In other words, GitHub is propping up the failed monorepo idea as a strategy to get people in the pipeline for things like CodeSpaces: https://github.com/features/codespaces
Because if you have 100 projects and they're all separate, you can do development locally for each and it's fast and sensible. But if all your projects are in one repo, the tools grind to a halt, and suddenly you need to buy a solution that just works to meet your business goals.
It makes more sense if you think of the index as a structure meant specifically to speed up `git status` operations. (It was originally called the "dircache"! See https://github.com/git/git/commit/5adf317b31729707fad4967c1a...) We desperately want to reduce the number of file accesses we have to make, so directly using the object database and a tree object would more than double the number of file accesses we have to make.

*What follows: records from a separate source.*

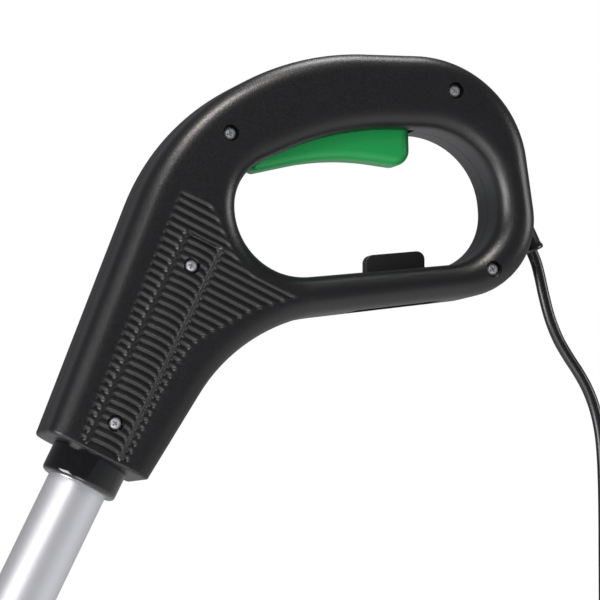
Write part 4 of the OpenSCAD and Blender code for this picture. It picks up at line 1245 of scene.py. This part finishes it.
@dataclass
class CordSet:
    """The boot, the cord and its plug."""

    mouth: tuple[float, float, float] = (77.6, 0.0, -66.55)
    boot_turn: float = 156.5
    cord_r: float = 2.5
    route: tuple[tuple[float, float], ...] = (
        (77.6, -66.6), (79.6, -71.5), (81.2, -77.5), (83.1, -86), (85.7, -95.5), (89.4, -104.5), (94, -112.2),
        (98.6, -119), (102.6, -126), (105.8, -134), (108, -143), (109.2, -153), (109.8, -166), (110, -182))
    fall_from: float = -200.0
    fall_to: float = -400.0
    fall_step: float = 20.0
    neck_h: float = 22.0
    body_h: float = 34.0
    pitch: float = 19.0

    def path(self) -> list[Vector]:
        """The cord's centreline in millimetres."""
        falls = [(self.route[-1][0], float(z))
                 for z in np.arange(self.fall_from, self.fall_to - 1, -self.fall_step)]
        return [Vector((x, 0, z)) for x, z in (*self.route, *falls)]

    def plug(self) -> bpy.types.Object:
        """Makes the moulded plug with a ribbed neck, hanging down from the cord's end."""
        frame = Matrix.Translation(self.path()[-1]) @ HALF_TURN
        profile = [(self.cord_r + 0.1, 0.0), (self.cord_r + 0.9, 0.1)]
        for k in range(6):
            z, r = 0.8 + k * 3.4, self.cord_r + 1.2 + 0.28 * k
            profile += [(r - 0.7, z), (r - 0.1, z + 0.25), (r, z + 0.6), (r, z + 1.8), (r - 0.1, z + 2.15),
                        (r - 0.7, z + 2.4)]
        half, low, top = self.pitch / 2, self.neck_h, self.neck_h + self.body_h
        profile += [(5.4, low - 0.6), (8.2, low - 0.1), (11.4, low + 1.6), (14.2, low + 4.2),
                    (half + 6.6, low + 7.2),
                    (half + 7.6, top - 5), (half + 7.9, top - 2.4), (half + 7.7, top - 0.7),
                    (half + 6.8, top),
                    (0.1, top), (0.1, 0.0)]
        return lathe("plug_moulding", profile, frame, 72)

    def build(self) -> None:
        r = self.cord_r
        rim = [(r + 0.1, -21), (r + 0.1, -4), (r + 0.25, -3.2), (r + 0.7, -1.9), (r + 1.2, -0.8),
               (r + 1.6, -0.2),
               (r + 2.1, 0.05), (r + 2.6, -0.05), (r + 2.95, -0.4), (r + 3.1, -1.0), (r + 3.05, -1.6),
               (r + 2.75, -2.2),
               (r + 2.6, -2.9), (r + 2.5, -8), (r + 1.75, -21)]
        boot = lathe("cord_boot_moulding", rim, tilted(self.mouth, self.boot_turn), 64)
        dress(boot, SHEATH, "frame", "cord_boot")
        plug = dress(self.plug(), SHEATH, "frame", "plug_body")
        path = self.path()
        cord = tube_along("power_cord_run", path, r, 24, 5)
        dress(cord, SHEATH, "frame", "power_cord")


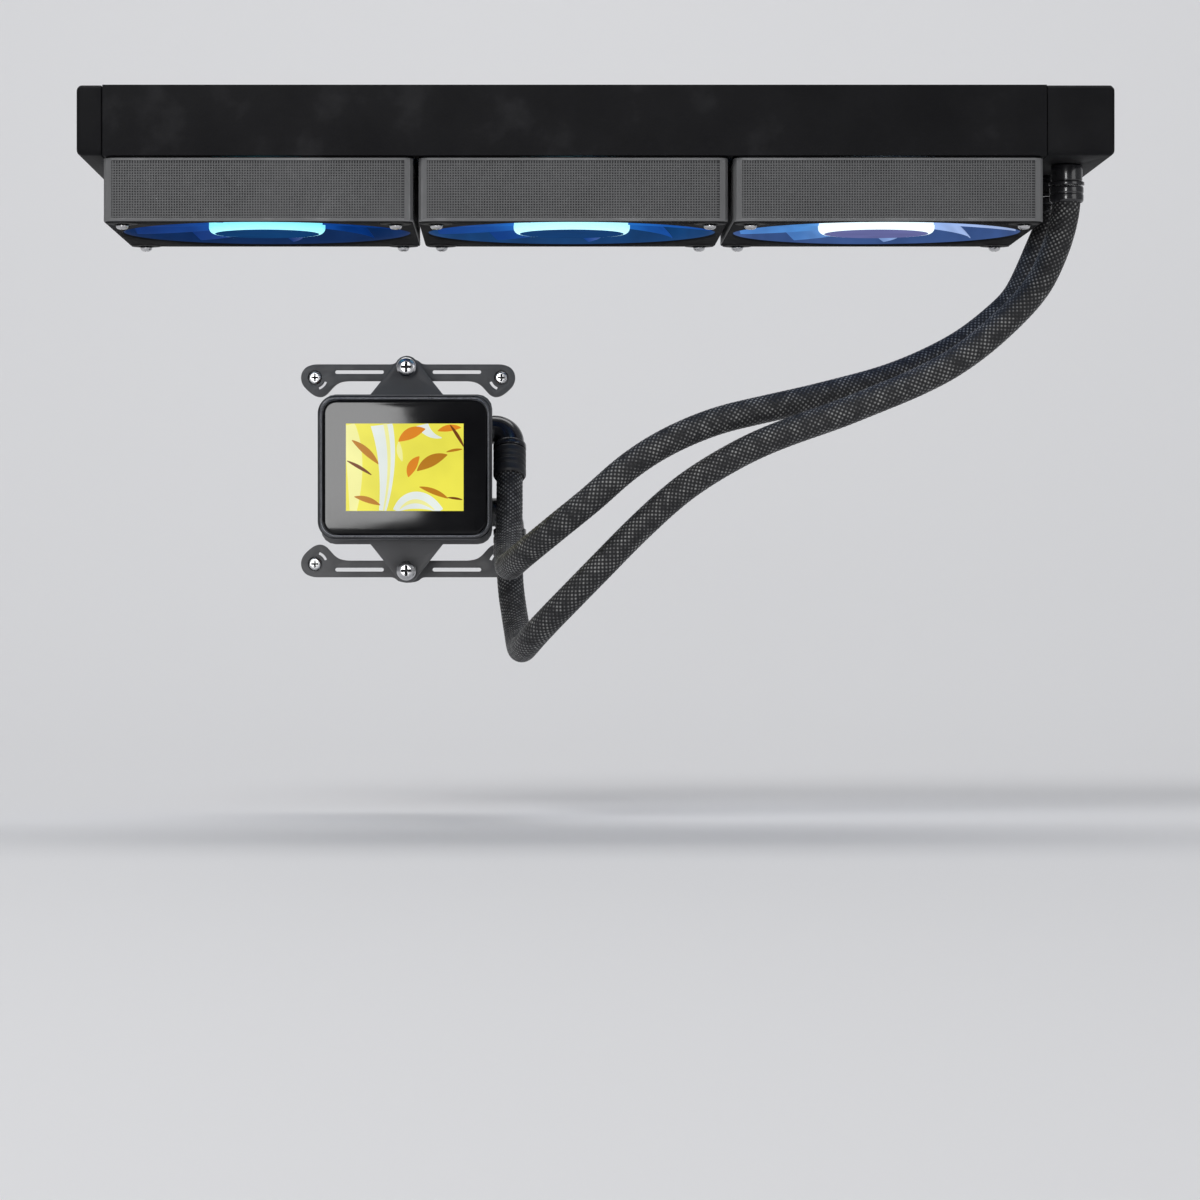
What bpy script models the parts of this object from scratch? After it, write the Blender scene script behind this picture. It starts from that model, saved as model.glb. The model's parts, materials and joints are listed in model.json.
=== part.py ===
"""All-in-one 360 mm liquid cooler: radiator, three fans, two hoses and a pump head with a display.

Frame, in metres: the origin is the centre of the radiator's upper face, which screws to the roof of a
computer case.  +X runs along the radiator towards the tank with the hose fittings, +Y runs towards the
motherboard and +Z is up.  The constants below are in millimetres and MM turns them into metres.
"""
from math import cos, pi, radians, sin

import bmesh
import bpy
from mathutils import Matrix, Vector
from mathutils.geometry import tessellate_polygon

MM = 0.001
GAP = 0.3                      # clearance between pieces that touch

# radiator
RAD_X0, RAD_X1 = -190.0, 207.0
CORE_X0, CORE_X1 = -180.0, 181.0
RAD_HALF_Y = 60.0
RAD_H = 27.0
WALL = 1.5
TUBES, TUBE_PITCH, TUBE_W, TUBE_H = 12, 9.2, 2.0, 15.0
FIN_TOP, FIN_BOTTOM = -5.2, -21.8
FLANGE = 12.0
FITTING_X = 193.0
FITTING_Y = {"front": -24.0, "rear": 24.5}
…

There's performance-related metadata in the index which isn't in tree objects. For example, the modified-time of a given file exists in its index entry, which can be used to avoid reading the file from disk if it seems to be unmodified. If you have to do a disk lookup to decide whether to read a file from disk, then the overhead is as much as the operation itself.
There's also semantic metadata, such as which stage the file is in (for merge conflict resolution).
It's worth noting that you can turn on the cache tree extension (https://git-scm.com/docs/index-format#_cache_tree) in order to speed up commit operations. It doesn't replace objects in the index with trees, but it does keep ranges of the index cached, if they're known to correspond to a tree.
There are decentralized monorepos, such as gecko-dev (https://github.com/mozilla/gecko-dev), which presumably has several forks in products like Iceweasel.
I think the monorepo workflows which Git isn't good at are things like branching, code review, and feature/version management. But there's no reason that Git should have to be slow just because a repository is large. It's more things like "merge commits don't scale in a monorepo", which I would agree with.